Trois phases rapidement évolutives du kératoacanthome sont classiquement décrites :
→ Une phase de prolifération avec au départ une lésion érythémato-papuleuse arrondie.
Elle évolue secondairement en donnant un nodule composé de deux parties : au centre une sorte de formation kératosique avec l’aspect d’un cratère de volcan, et en périphérie une formation ayant l’aspect d’un bourgeonnement de chair.
Cette structure, dont la dimension maximale est observée entre 15 jours et 1 mois, a une taille variant entre 0,5 et 2 cm.
→ Une phase de maturité qui se caractérise par une stabilité durant quelques mois de la tumeur, qui a l’aspect de « tomate farcie » avec parfois de fines télangiectasies à la surface.
→ Une phase de résorption ou involution, durant laquelle le matériel kératosique central est expulsé et les bords charnus se réduisent progressivement. Ensuite une disparition de la tumeur, sur une période de plusieurs mois, est notée. Une cicatrice atrophique peut persister avec, en périphérie, un bourrelet peu épais.
EXAMEN ANATOMOPATHOLOGIQUE
C’est la base de la prise en charge, mais qui peut aussi être source d’erreur car il est souvent difficile de différencier le kératoacanthome des autres formes de carcinomes épidermoïdes.

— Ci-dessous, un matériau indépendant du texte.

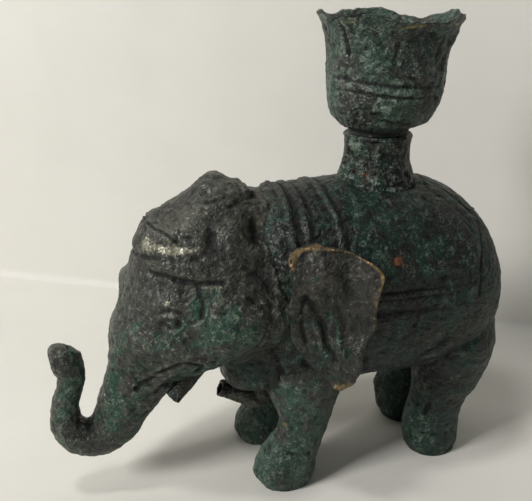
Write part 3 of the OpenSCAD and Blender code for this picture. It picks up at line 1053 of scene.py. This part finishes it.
    def build(self, finish: bpy.types.Material, torso: Torso) -> None:
        """Make the head and settle it."""
        skin = fused([self.skull_skin(), Skin.tube(self.trunk, 120, 72)], self.voxel).relaxed(6)
        skin = skin.pushed(sum(m.relief(skin) for m in self.lumps()))
        skin = torso.flared(skin.relaxed(2), 2.2, 3.6)
        skin = carve(skin, self.lines(), CastSkin(lumps=0.35, dimples=0.26, seed=21))
        z = skin.points[:, 2]
        # Painted highlight: bright brassy spots on the brow band, the eyelid, the lip and the trunk tip
        # where the light catches them, partly rubbed metal; the crown gets a little rubbed metal too.
        lit = [
            Stroke([(-44.5, -7, 86.7), (-38.2, -12.8, 86.9), (-31.5, -16.4, 86.6)], 2.0, 0.3),
            Stroke([(-44, -16, 69.8), (-42, -17, 71.4), (-40.3, -17.6, 72.7)], 1.2, 0.35),
            Dab((-36, -14, 87.5), (4, 3, 1.2), 0.3),
            Dab((-44.5, -6.5, 89.6), (2.2, 2.2, 2.4), 0.3),
            Dab((-38.5, -20.5, 57.5), (2, 3, 0.9), 0.4),
            Dab((-76.5, -1.5, 50.5), (1.4, 1.8, 1.5), 0.8, both_sides=False),
        ]
        low = ramp(z, 78, -14)
        cheek = Dab((-23, -25, 68), (9, 8, 9), 1).strength(skin)
        crown = ramp(z, 80, 8)
        masks = {
            "brass": sum(m.relief(skin) for m in lit) + 0.12 * crown,
            "verdigris": 0.45 * low + 0.6 * cheek - 0.7 * crown,
        }
        settle(make_piece("head_skin", skin, finish, masks), "elephant", "head")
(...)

En fait, dans le cas du kératoacanthome, l’épiderme est volumineux et on retrouve des kératinocytes atypiques. La partie centrale est facilement identifiée avec de la kératine et des cellules éosinophiles atypiques.
TRAITEMENT
• Il est parfois difficile pour le clinicien et l’anatomopathologiste de faire une distinction entre un kératoacanthome et un carcinome épidermoïde invasif. Dans ce contexte, l’exérèse chirurgicale est la prise en charge la plus adaptée.
• Pour les formes multiples ou en cas de formes centrées sur le visage, certains auteurs recommandent l’administration d’acitrétine à raison de 1 mg/kg/j ou une injection de méthotrexate intralésionnel. Des récidives sont possibles mais restent rares (moins de 5 % des cas).
Bibliographie
1- Habif T. Maladies cutanées. Diagnostic et traitement. France. Ed. Elsevier 2012.
2 - Saurat JH, Lipsker D, Thomas L, Borradori L, Lachapelle JM. Dermatologie et infections sexuellement transmissibles. Ed Elsevier-Masson 2017.
3 - Bolognia JL. Dermatologie : l’essentiel. Ed. Elsevier Masson 2018.